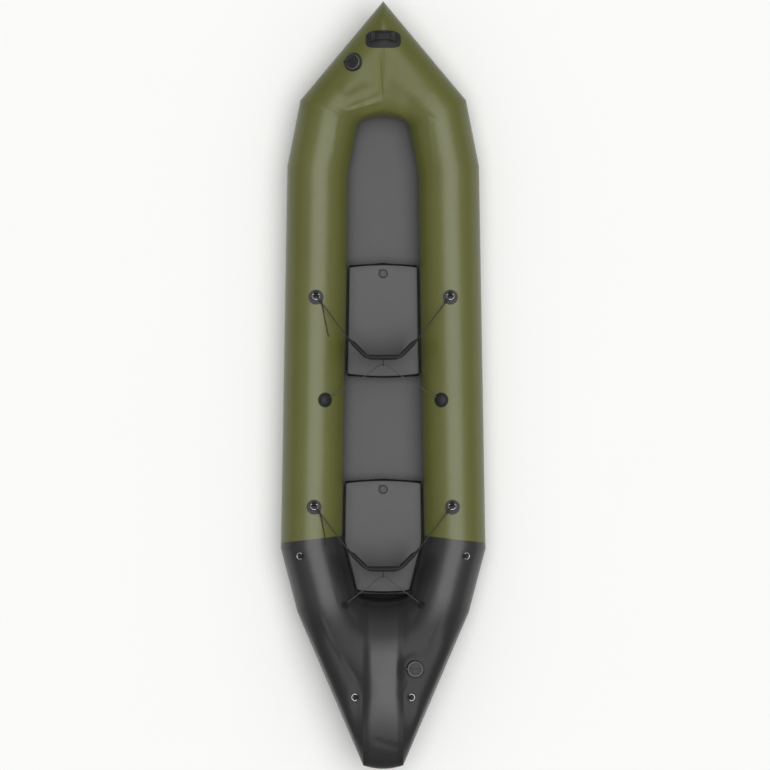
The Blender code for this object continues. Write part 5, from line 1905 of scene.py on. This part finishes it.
def cord_tab(name, sizes, axis):
    """The webbing tab that the rear cord passes through, and the patch that it is sewn to."""
    place = Matrix.Translation(axis)
    back = -sizes.backrest / 2
    tab_sizes = (sizes.tab, sizes.tab_length + sizes.backrest / 4, sizes.tab_width)
    middle = (0, back - sizes.tab_length / 2 + sizes.backrest / 8, sizes.tab_height)
    made = block(name + "_tab", tab_sizes, middle, place, "webbing", TAB_EDGE)
    hole = (0, back - sizes.tab_length + sizes.tab_hole * 2, sizes.tab_height)
    across = place @ Matrix.Translation(hole) @ Matrix.Rotation(math.pi / 2, 4, "Y")
    holed(made, sizes.tab_hole, -TAB_CUT, TAB_CUT, across)
    sharpen(made)
    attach(made, name)
    middle = (0, back - TAB_BASE_GAP, sizes.tab_height)
    base = block(name + "_tab_base", TAB_BASE, middle, place, "webbing", TAB_BASE_EDGE)
    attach(base, name)


def tip_knot(name, word, side):
    """The knot that ends a side cord at a wing's tip."""
    route = FRONT_SIDE_ROUTE if name.startswith("front") else REAR_SIDE_ROUTE
    start, ahead = (at_side(place, side) for place in route[:2])
    away = (ahead - start).normalized()
    cord = fittings().side_cord
    middle = start + away * cord * KNOT_PLACE_SHARE
    knot(name + "_knot_" + word, middle, turned_to(away), cord * SIDE_KNOT_SHARE, name)


class PackraftBackrests(bpy.types.Operator):
    """Pad the two backrests, bind their edges and sew on their cord tabs"""

    bl_idname = "packraft.backrests"
    bl_label = "Backrests"

    def execute(self, context):
        sizes = context.scene.packraft_cushions
        for row in ("front", "rear"):
            make_backrest(row + "_backrest", sizes)
        return {"FINISHED"}


# Lashing points

CORD_RING_TILT = math.radians(22)
# Where the webbing lies: its reach on the patch, and the turns over the ring's bar that it keeps off
WEBBING_REACH_SHARE = 0.80
WEBBING_END_SHARE = 0.16
LAY_TURN = 0.35
# How far from the bar its two layers and its seam start, in radii of its fold
LAYER_SHARES = (1.5, 1.7)
SEAM_START_SHARE = 2.2
BAR_CLEARANCE = 0.0007
SEAM_INSET = 0.003


def ring_line(width, length, corner):
    """Centre line of a D-ring from its bar, which lies on X, towards -Y."""
    half = width / 2
    points = [(-half + corner, 0), (half - corner, 0)]
    turns = np.linspace(0, math.pi / 2, 7)[1:]
    right = [(half - corner + corner * math.sin(t), -corner * (1 - math.cos(t))) for t in turns]
    points += right
    arc = np.linspace(0, math.pi, 33)
    points += [(half * math.cos(t), -(length - half) - half * math.sin(t)) for t in arc]
    points += [(-x, y) for x, y in right[::-1]]
    return points


def ring_extent(node, place):
    """Width and length of a ring's centre line in its frame."""
    wire_width = fittings().wire
    inner = np.array(place.inverted())
    local = node_points(node) @ inner[:3, :3].T + inner[:3, 3]
    width = local[:, 0].max() - local[:, 0].min() - wire_width
    return width, -local[:, 1].min() - wire_width / 2


def laid(place, spots, height):
    """Path of webbing that lies so high over the hull, along a frame's Y."""
    return [(v, height_over(place, 0, v) + height) for v in spots]


def lashing_point(label, sizes, radius, tilt, finish):
    body = label + "_ring"
    bar = ring_frame(body)
    width, length = ring_extent(body, bar)
    place = bar @ Matrix.Rotation(tilt, 4, "X") @ Matrix.Translation((0, -length / 2, -sizes.bar_height))
    line = ring_line(width, length, sizes.ring_corner)
    rise = 0.0 if tilt else ring_rise(place, line, length, sizes)
    lifted = bar @ Matrix.Rotation(-rise, 4, "X")
    spots = [lifted @ Vector((x, y, 0)) for x, y in line]
    ring = wire(body + "_wire", spots, sizes.wire, "steel", cyclic=True, sides=5)
    settle(ring, body, body)
    patch = draped(label + "_patch_disc", place, radius, flat_patch(sizes.patch), finish)
    settle(patch, "hull", label + "_patch")
    webbing_loop(label, place, length / 2, radius, sizes)


def ring_rise(place, line, length, sizes):
    """Angle that a flat ring stands up by to lie on its patch."""
    clear = sizes.patch + PATCH_GAP + sizes.contact + sizes.wire / 2 - sizes.bar_height
    far = [(x, y) for x, y in line if y < -length / 2]
    return max(0.0, *(math.atan2(height_over(place, x, y + length / 2) + clear, -y) for x, y in far))


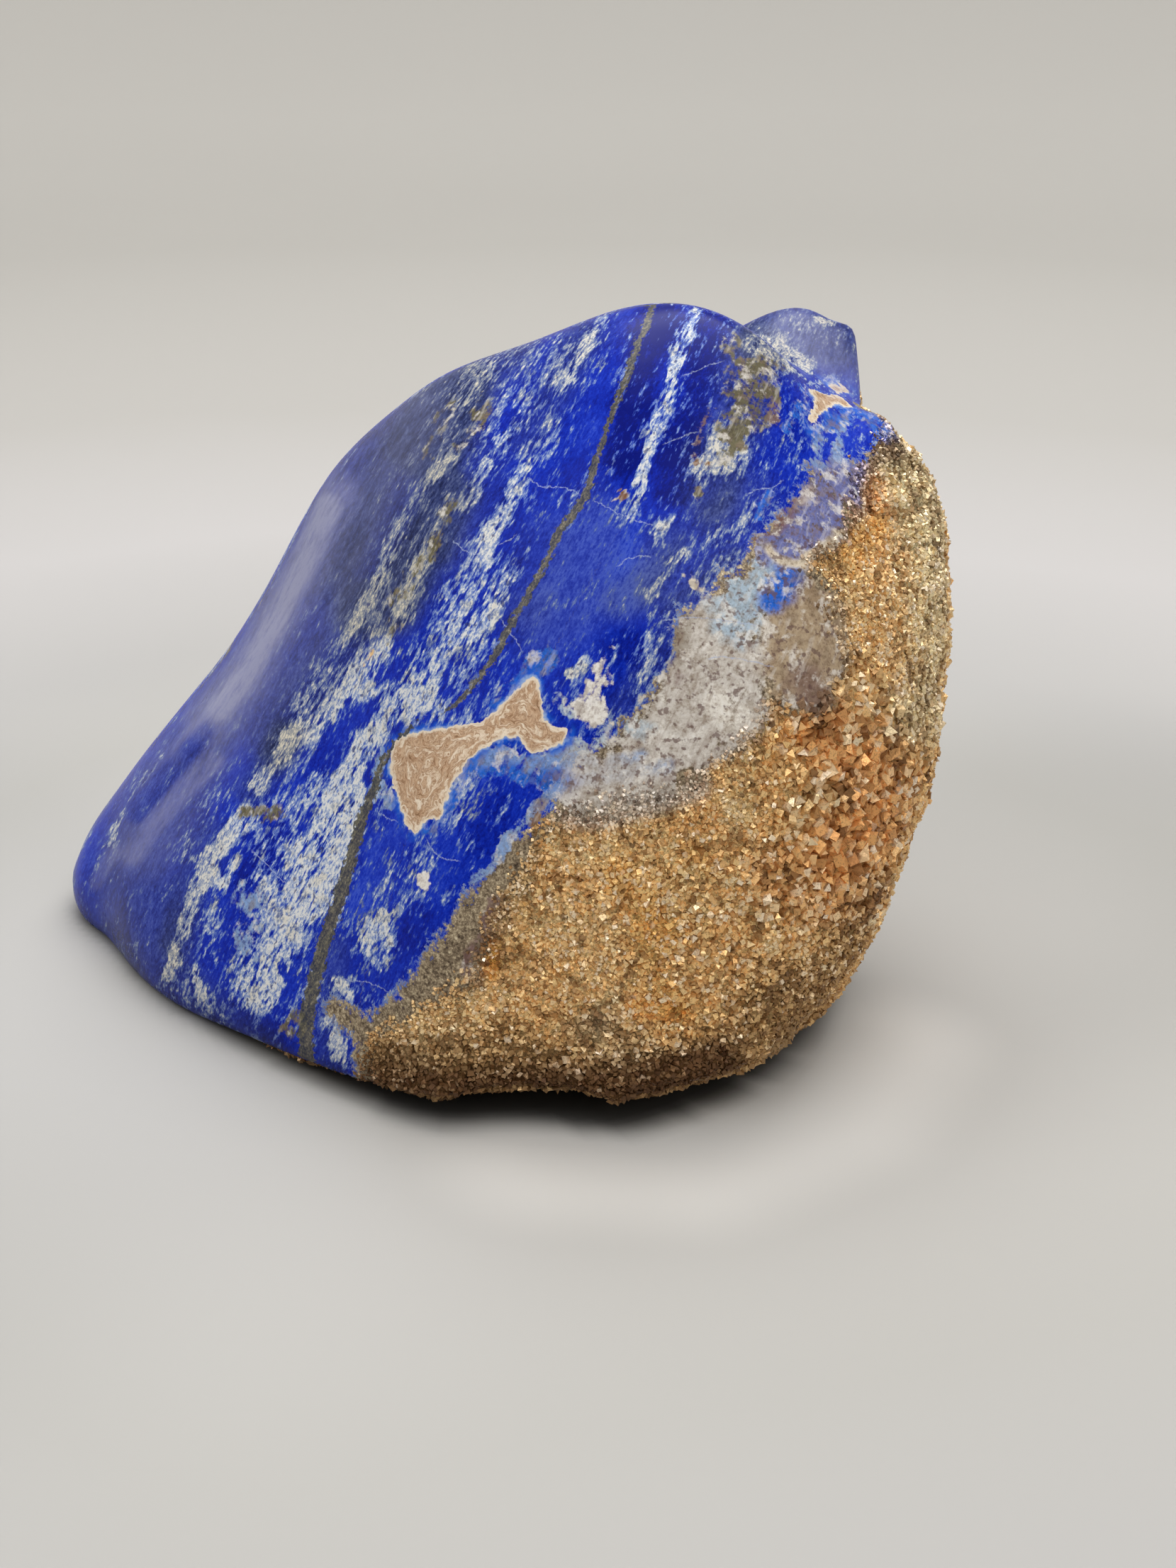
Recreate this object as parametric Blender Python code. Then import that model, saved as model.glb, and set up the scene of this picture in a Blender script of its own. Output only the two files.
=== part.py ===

__Exercise brief__
Copy out exactly the lines from the line with "Recreate this object" to the end of the listing, including both of those lines, and give nothing else.

__Correct output__
Recreate this object as parametric Blender Python code. Then import that model, saved as model.glb, and set up the scene of this picture in a Blender script of its own. Output only the two files.
=== part.py ===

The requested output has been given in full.